Через несколько дней Ледю собрали в дорогу. Будущая теща нажарила ему пять больших котлет («Чтоб вы, не дай бог, не проголодались в дороге») и купила бутылку сельтерской (газированной) воды. Старик Кольба, хромая, пошел к местному извозчику Сендеру и уговорил его отвести Ледю на вокзал, на станцию Журавлевка, что рядом с Тульчином. Он сказал вознице:
— Сегодня вы поможете мне, а когда наступит день свадьбы вашего сына, я с моим сыном буду играть на ней бесплатно. Вы знаете, кого вы везете? Этот красавец — жених моей Анечки. — Он говорил тихо, почти шепотом, хотя весь Тульчин уже об этом знал. Ледя попрощался с родителями, расцеловал Аню. На ее счастливых глазах блестели слезы.

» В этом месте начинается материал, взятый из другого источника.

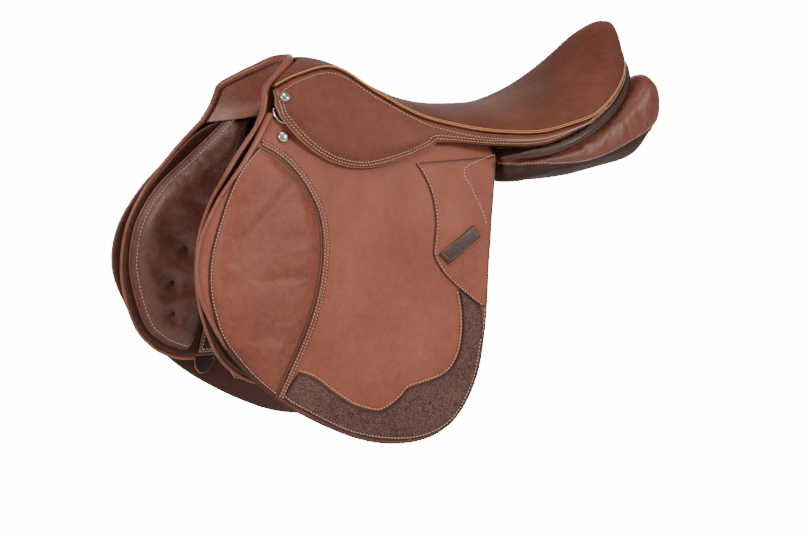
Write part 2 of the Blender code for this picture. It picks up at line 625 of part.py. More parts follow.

— Садись, жених! — громко, почти в приказной форме, произнес Сендер. Его гнедая лошадка побежала быстрым шагом. Оглянувшись, Ледя едва разглядел за облаком пыли все семейство Кольба. Аня махала рукой. Он конечно же догадывался, что вся история с женитьбой осталась за этим облаком пыли. Но судьба порой преподносит сюрпризы без сценариев. И Утёсов пишет в мемуарах: «Прошло много лет. Приехав как-то в Киев, я зашел с приятелем в кафешантан на Крещатике. Час был поздний, посетителей было мало, поэтому я сразу обратил внимание на красивую женщину, у которой из-под шляпы с широкими полями живописно выбивались пряди каштановых волос.
Обратил на нее внимание и мой приятель.
— Удивительно, — сказал он, — весь вечер просидеть одной. Не пригласить ли ее к нашему столу?
Я тут же встал, подошел к незнакомке и сказал:
— Простите за смелость, но мы будем рады, если вы составите нам компанию.
Незнакомка взглянула на меня и серьезно, медленно, словно обдумывая каждое слово, ответила:
— Я могу принять ваше предложение, но при условии: стоимость моего ужина не должна превышать одного рубля семидесяти копеек.
— Почему? Почему рубль семьдесят, а не три сорок?
— Каприз…
Она села за наш стол и, выбирая в меню что-нибудь именно на рубль семьдесят, как-то странно и многозначительно посмотрела на меня. Я почему-то смутился. И недовольно произнес:
— Ну к чему такая мелочность!
— Это не мелочность. Эта сумма для меня многое значит… — И она снова пристально посмотрела на меня. — Вы бывали когда-нибудь в Тульчине?